I don’t think Let’s Encrypt should actually stop you from making a second request for a second key type; there’s no rate limit that should be preventing this (including using Certbot). If you continue having trouble with that, maybe you can share some more details and we can try to figure out what the problem is.

Thanks for the pointers. Acme.sh does look like a better solution for this. I’m concerned that given two requests for the same domain, it might overwrite the previous cert (I’ve not seen anything to suggest it uses the key type to generate a different save path, though I’ve not tried it yet), leading me into a whole can of worms in moving files between requests, which complicates renewals etc.

If you use --csr then you don't get a certificate saved in /etc/letsencrypt at all.

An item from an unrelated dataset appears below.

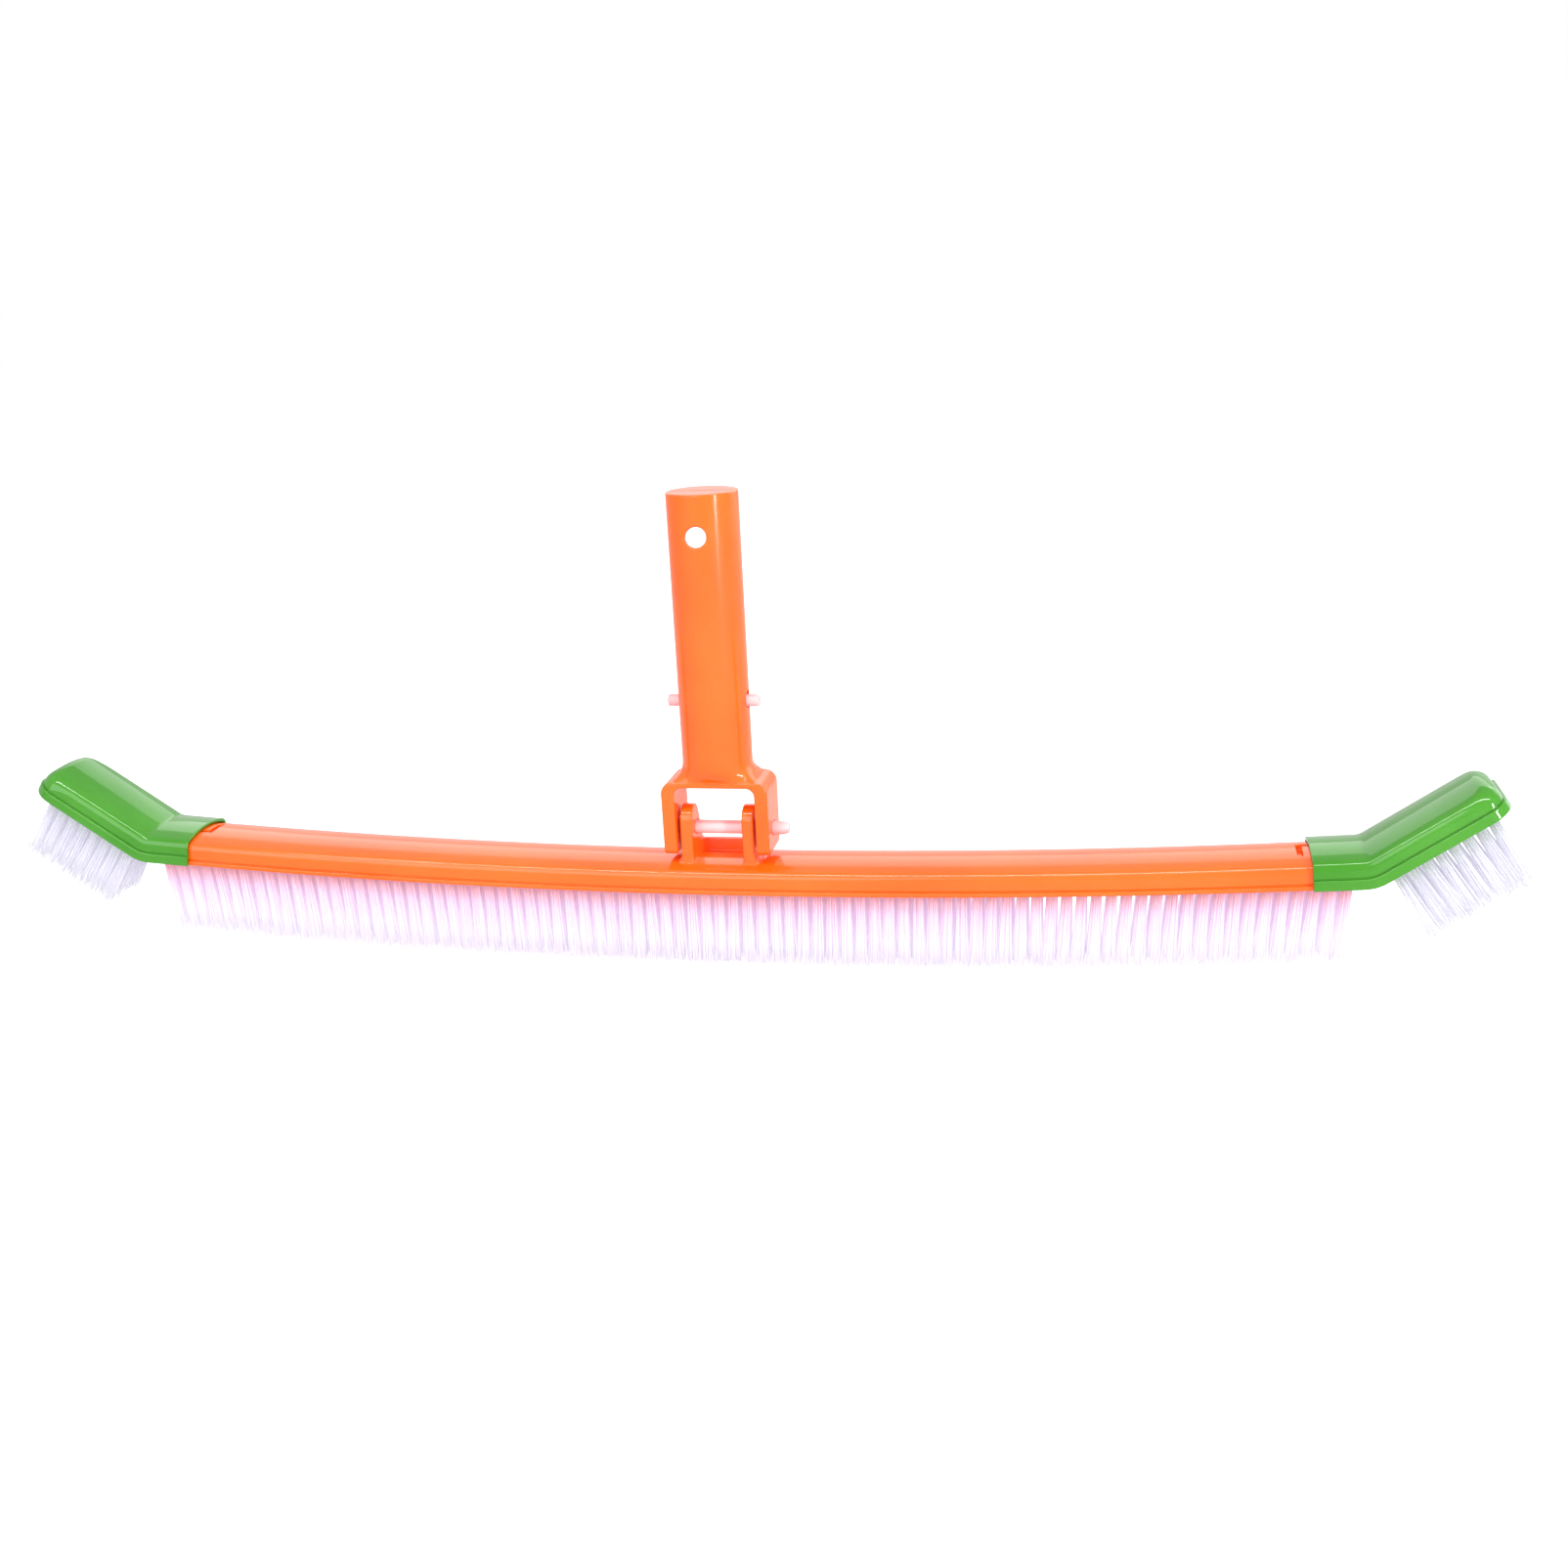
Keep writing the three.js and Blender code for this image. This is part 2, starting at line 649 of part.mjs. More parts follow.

However, apart from that, there is an option --duplicate which means that a fresh certificate lineage should be created in /etc/letsencrypt even if the domains in the certificate are apparently duplicates of those in an existing one.

@schoen

Is there a feature request for ECC Support in Certbot?

With IoT Devices I prefer to use ECC Certs as they are smaller and tend to have less processing overhead

I am using a client that has these or creating my own CSRs but there are good reasons why it might be bumped.

Could this be something potentially volunteers can contribute?

@Synchro there are a few clients which support ECC certs and run on linux.

https://www.manageengine.com/key-manager/ First 5 certificates managed are free.

Andrei

There are definitely a number of feature requests for improved ECC support in Certbot, and we’re working on it!